Pour obtenir l’arrangement, Philippe a dû accepter le compte rendu par le gouvernement américain du crime qu’il a commis, connu sous le nom de «offre factuelle», dont une copie a été obtenue par Haïti Liberté.

Dans le document de deux pages, signé par Philippe et ses avocats, il accepte d’avoir « sciemment utilisé son poste de haut rang de Commissaire de police national haïtien pour protéger les expéditions de drogues vers Haïti en échange de paiements en espèces. Plus précisément, à partir de juin 1999 et vers la fin de l’année 2003, Philippe et d’autres ont été payés en Haïti à partir du produit des ventes de cocaïne qui se sont produites à Miami, en Floride et ailleurs aux États-Unis. Ces produits en vrac seraient passés en contrebande des États-Unis à Haïti, et Philippe recevait une partie du produit ».

Guy Philippe et sa femme

Philippe admet en outre que sa femme et lui « ont maintenu un compte bancaire conjoint à First Union National Bank à Miami, en Floride. Entre juin 1999 et décembre 2002, Philippe a sciemment transporté plus de 376 000 $ en dollars américains provenant de la vente de cocaïne d’Haïti et de l’Équateur à ce compte First Union National Bank sous le nom d’autres personnes. Philippe a s’est également sciemment arrangé pour que plus de 70 000 $ U.S. des ventes de la drogue soient déposés dans ce compte.
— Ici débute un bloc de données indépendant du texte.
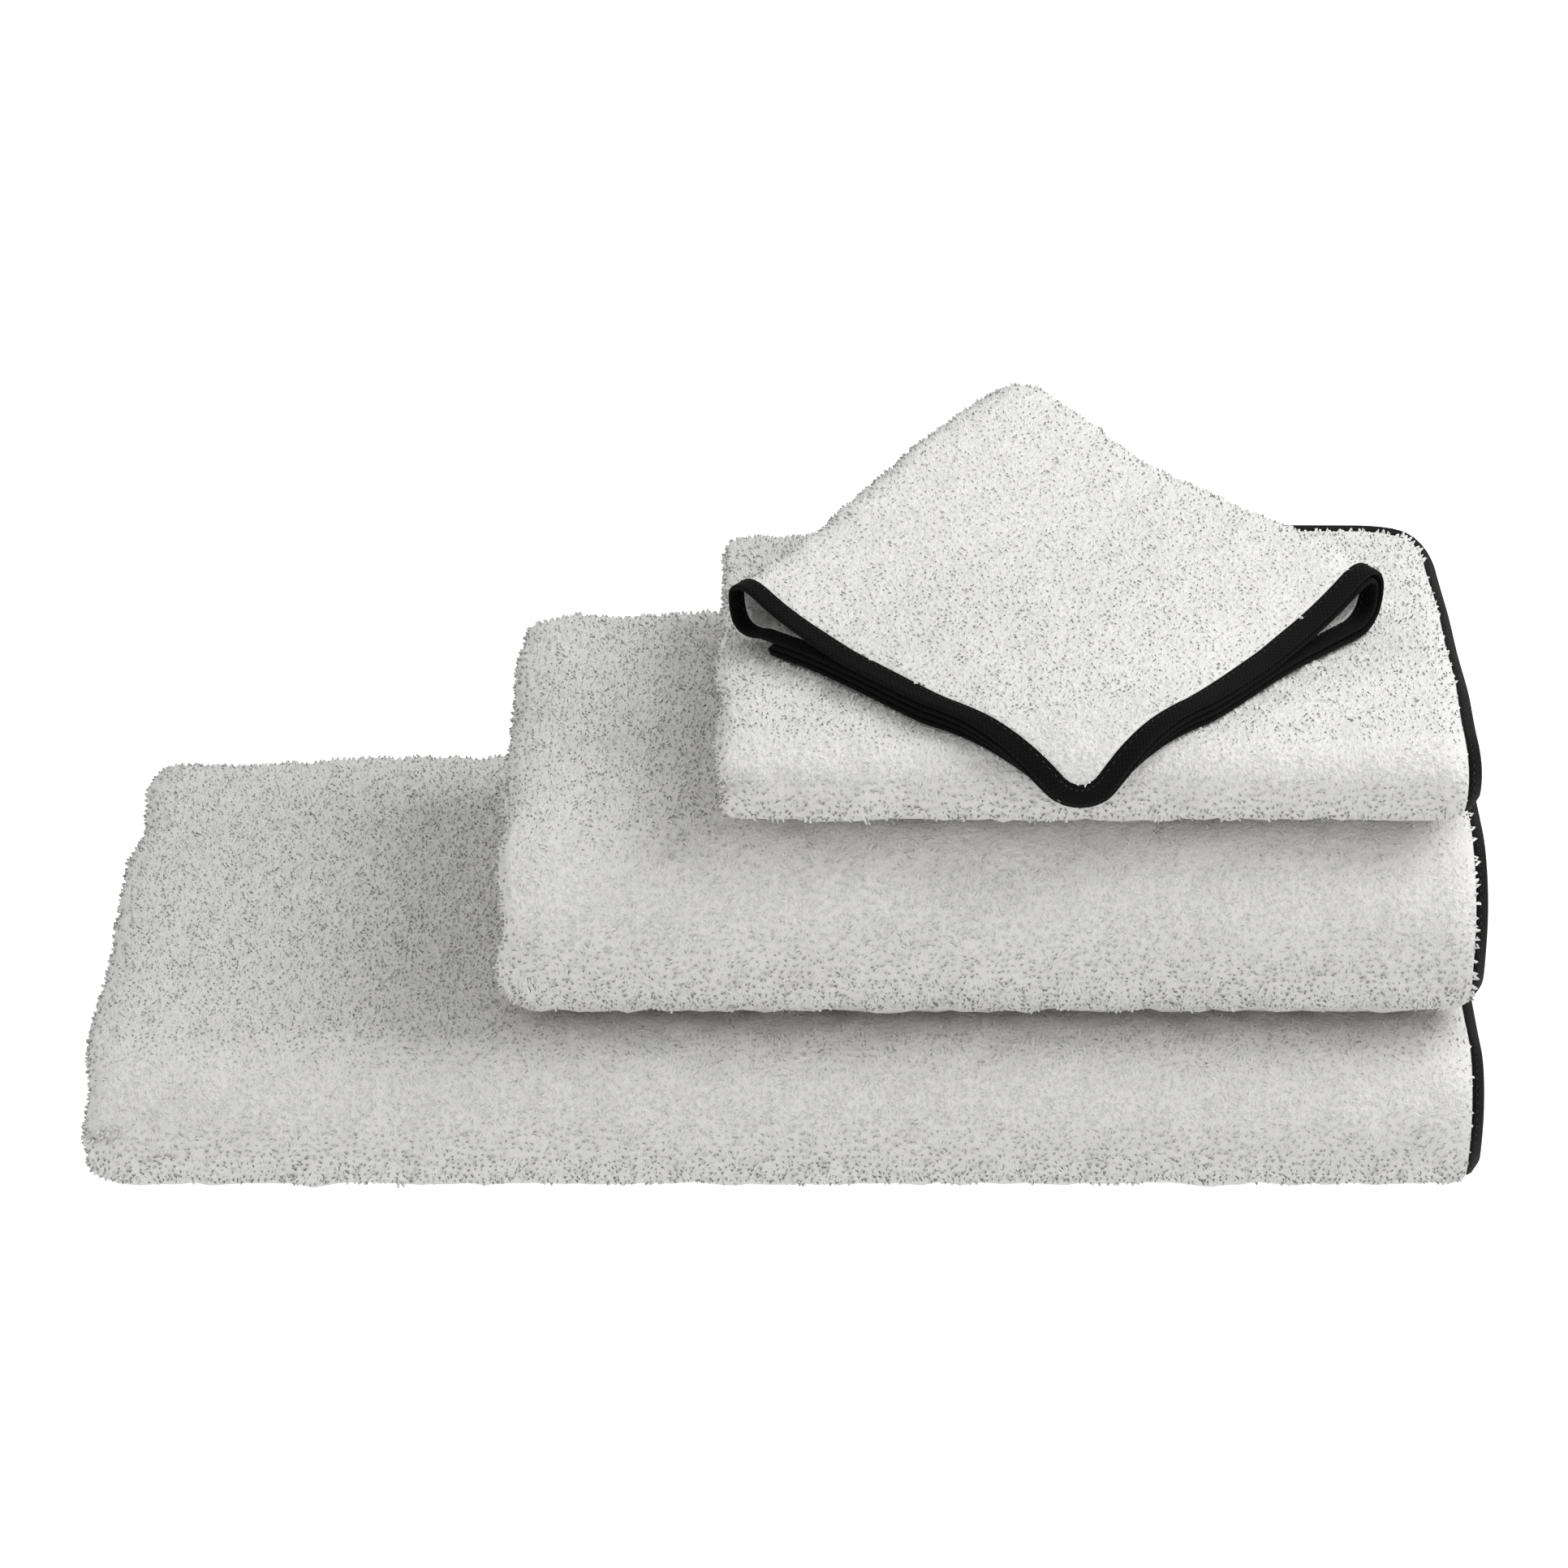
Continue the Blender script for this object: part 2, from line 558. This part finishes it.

Chacun de ces dépôts en espèces a été effectué en montants inférieurs à 10 000 $ pour éviter les exigences de déclaration ».

Philippe a convenu en outre que, entre juin 1999 et avril 2003, alors qu’il était engagé dans une guerre de déstabilisation du gouvernement de l’ancien président Jean-Bertrand Aristide, il avait reçu entre 1,5 et 3,5 millions de dollars à titre de « paiements venant des trafiquants de drogue, sachant que les paiements constituaient des produits de vente du trafic de cocaïne ».

Il a ensuite « partagé les produits de drogue qu’il a recueillis avec des fonctionnaires de la Police nationale haïtienne et d’autres membres du personnel de sécurité pour assurer leur soutien continu aux futurs transferts de drogue arrivant en Haïti, pour acheter une résidence dans le comté de Broward en Floride et pour pourvoir à lui-même et à sa famille aux États-Unis ».

Dans l’accord de plaidoyer entre les États-Unis et Philippe, il est stipulé que « la Cour peut imposer une peine d’emprisonnement légal maximum 20 ans, suivie d’une durée de liberté supervisée jusqu’à 3 ans » ainsi qu’ « une amende de 500 000 $ ou le double de la valeur impliquée dans les transactions, selon la plus élevée des deux, et peut ordonner la confiscation et restitution ».

De 2001 à 2004, Guy Philippe a dirigé le Front pour la libération et la reconstruction nationales (FLRN), une force de quelques centaines de «rebelles» paramilitaires basés principalement en République dominicaine, dans des raids frontaliers contre le gouvernement d’Aristide, qui a finalement été renversé, avec l’aide d’une équipe US SEAL, lors d’un coup d’Etat le 29 février 2004.

En novembre 2005, un grand jury américain a publié un acte d’accusation de trois accusés contre Philippe pour le trafic de drogue et le blanchiment d’argent, mais il s’est caché dans la ville côtière haïtienne de Pestel, où il a échappé à quatre raids par des agents américains et haïtiens sur une période de 11 années.

Après une attaque mortelle en mai 2016 contre un poste de police haïtien aux Cayes, le gouvernement du président intérimaire Jocelerme Privert a délivré un mandat d’arrestation contre Philippe, accusé d’avoir été l’auteur intellectuel du raid. Le mandat a provoqué plusieurs sorties intempestives à la radio et sur internet de Philippe, mettant la police haïtienne en défi de venir l’arrêter dans sa forteresse.

Après avoir été élu sénateur pour le département de Grand’Anse en novembre 2016, Philippe a eu envie de faire une tournée de victoire à Port-au-Prince au début de janvier 2017, puisqu’il avait été invité par le Conseil électoral Provisoire a venir lui-même recueillir son certificat de sénateur.  Ce fut un coup bien monté puisqu’une unité spéciale de la police haïtienne, soutenue par l’Agence américaine pour la lutte contre la drogue ( DEA), surveillait ses mouvements et l’a arrêté alors qu’il sortait de la station de radio Scoop FM  le 5 janvier. Le même jour, la police haïtienne sur les ordres de l’Ambassade américaine a fait passer Philippe aux agents américains qui l’ont conduit à Miami.